O mesmo ímpeto usado para defender seus shows vale quando o assunto é a elaboração do repertório de seus discos. Há 13 anos na mesma gravadora, a BMG, a libriana Gal Costa já teve de impor suas opiniões. Diz nunca ter tido grandes conflitos no mercado fonográfico, mas cita ocasiões em que teve que ‘se posicionar’. Lembra de quando sua antiga gravadora, a Universal, quis tirar a música “Borzeguim”, de Tom Jobim, do disco Minha Voz. “Disse que não ia tirar e não tirei.” É também com objetividade que a diva da MPB analisa a nova geração de cantoras brasileiras. “O rock que a Cássia Eller faz é muito bom. Da Zélia Duncan, gosto do timbre da voz, um timbre grave.” Questionada se a safra atual pode alcançar o nível dela, de Maria Bethânia e Elis Regina, Gal é clara: “Elas têm potencial, mas, na minha opinião, nossa geração é imbatível”. Para Zélia Duncan, essas palavras bastam. “Fico feliz só em saber que a Gal gosta do meu timbre.”

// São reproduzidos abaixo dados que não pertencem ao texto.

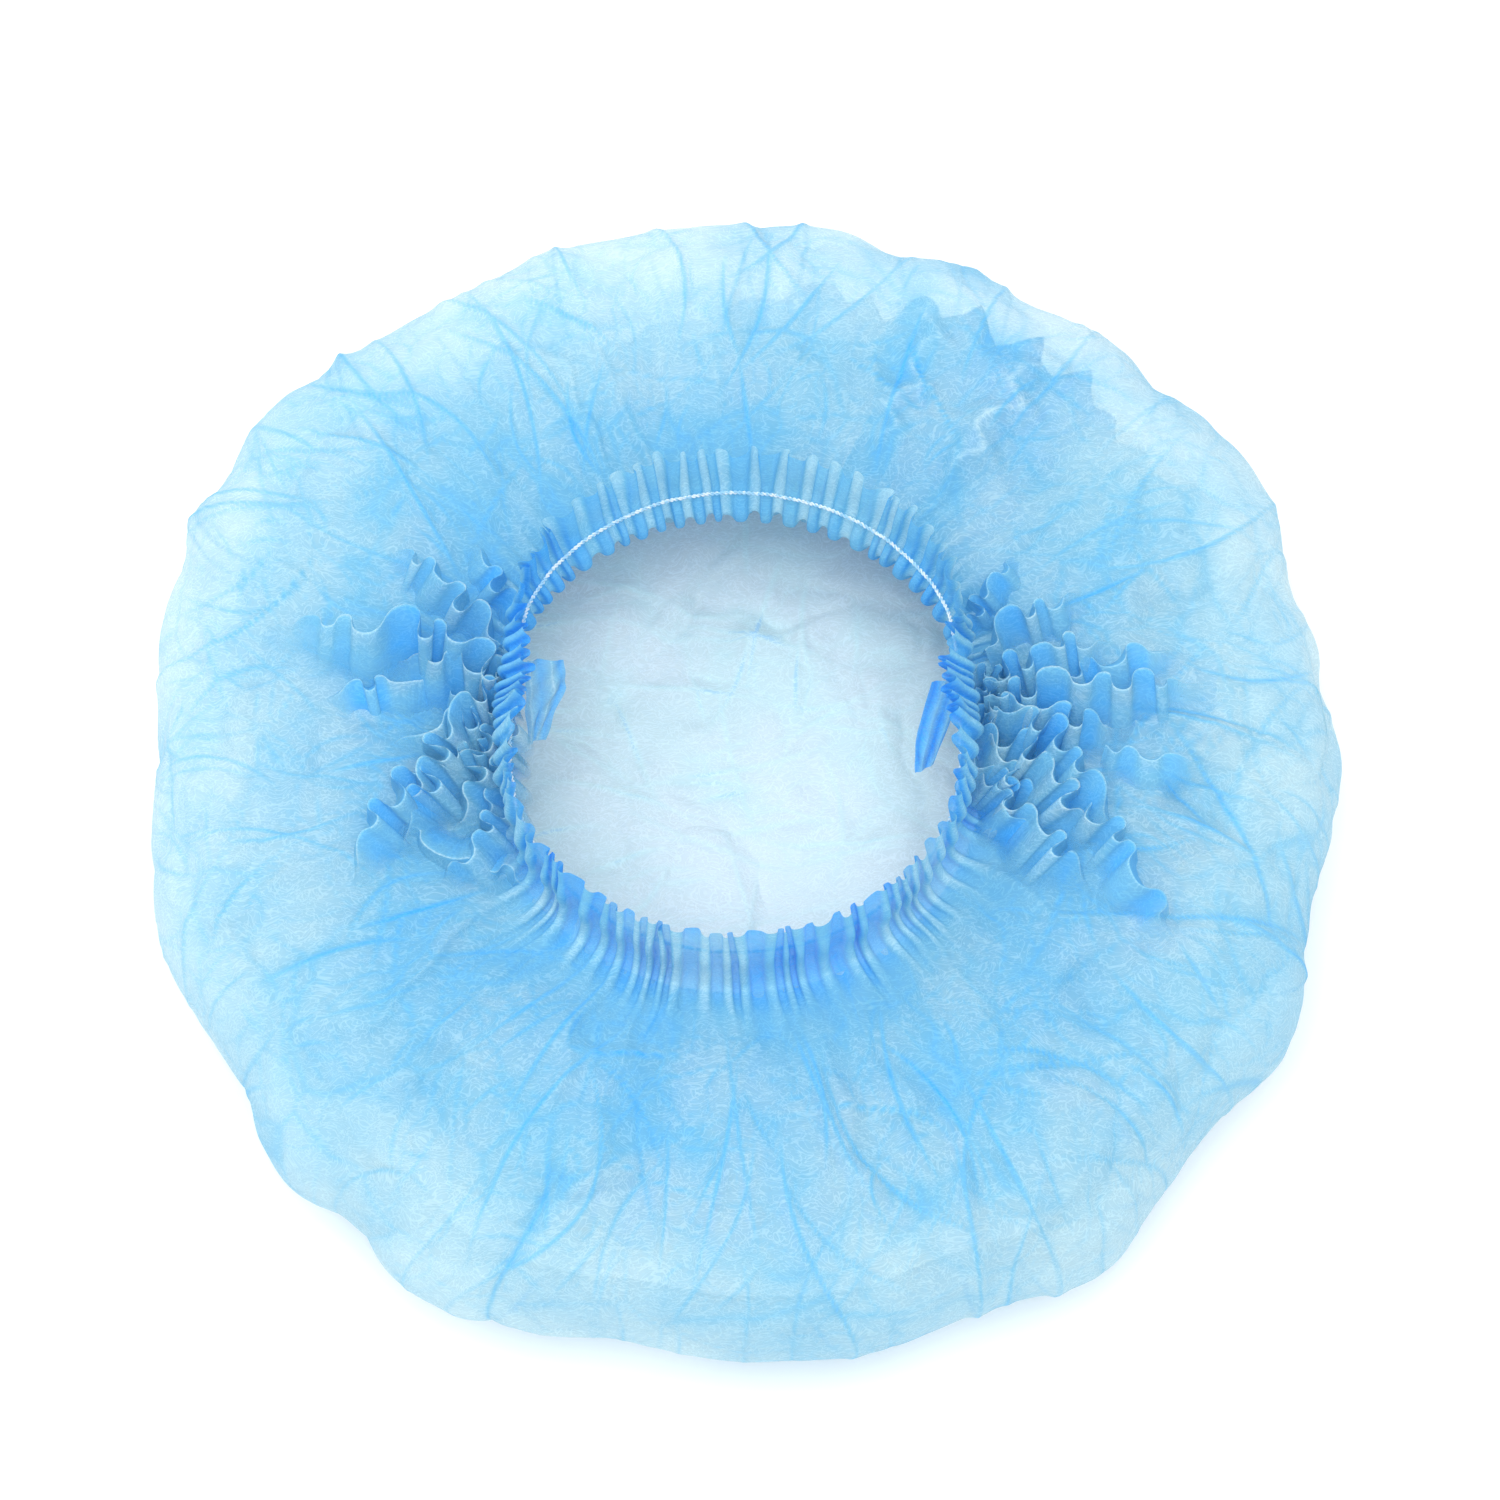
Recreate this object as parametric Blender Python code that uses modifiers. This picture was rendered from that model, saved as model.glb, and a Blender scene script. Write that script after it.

A cantora que hoje inspira tanta admiração já esteve do outro lado. Em 1963, conheceu o ídolo João Gilberto, que estava com a mulher, Miúcha, na Bahia. Os três foram para a casa do cronista social Silvio Lamer, onde João Gilberto começou a cantar ao violão. Reparando na morena que o assistia com veneração, João perguntou qual era o tom dela. Tocou, então, “Mangueira” e pediu para Gal cantar. Foi a primeira de uma série de músicas interpretadas pela baiana, que nunca havia cantado profissionalmente. “Fui cantando e ele não falava nada. Fui ficando aflita, achando que ele estava odiando, porque eu estava muito nervosa”, conta Gal. No fim da sessão, João Gilberto parou, olhou para ela e disse as palavras que faltavam para a jovem intérprete deixar a Bahia e tentar a carreira artística no Rio. “Você é a maior cantora do Brasil.”